Carlotta Grisi devait en grande partie la science de son art à Jules Perrot, danseur et chorégraphe réputé, qui l’avait instruite avec amour et écrivit pour elle de nombreux ballets où il lui donnait la réplique de jambes. Perrot disputait au ténor Duprez l’honneur d’être l’homme le plus laid de France, mais c’était un autre Vestris, et, à dire de connaisseurs, un véritable maître. Il vint me voir quelque temps avant sa mort, en 1873, pour m’offrir l’aide de son expérience si je désirais m’adonner à la composition chorégraphique, le plus beau de tous les arts, celui de Terpsychore, et il parut fort vexé de la froideur avec laquelle je déclinai sa collaboration flatteuse.

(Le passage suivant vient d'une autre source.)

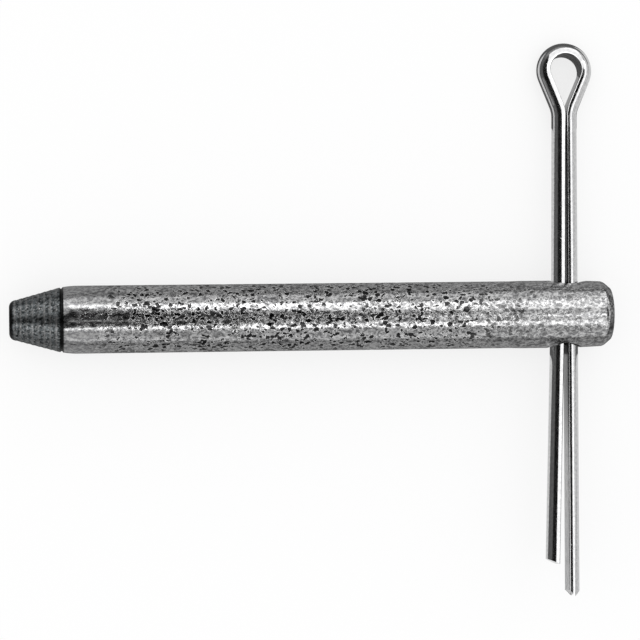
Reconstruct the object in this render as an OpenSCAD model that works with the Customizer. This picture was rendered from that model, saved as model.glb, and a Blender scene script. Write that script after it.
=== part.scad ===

Après son divorce avec Perrot, Carlotta Grisi subit, elle aussi, la fatalité « princière » qui s’attachait à sa race, et ce fut un membre de la haute aristocratie russe qui l’enleva à jamais au théâtre ; elle est morte à Genève, il y a une dizaine d’années.

Quant à Ernesta Grisi, elle fut la mère des deux filles de Théophile Gautier. Toute sa vie tient en ces quelques mots qui pourraient lui servir d’épitaphe anthologique.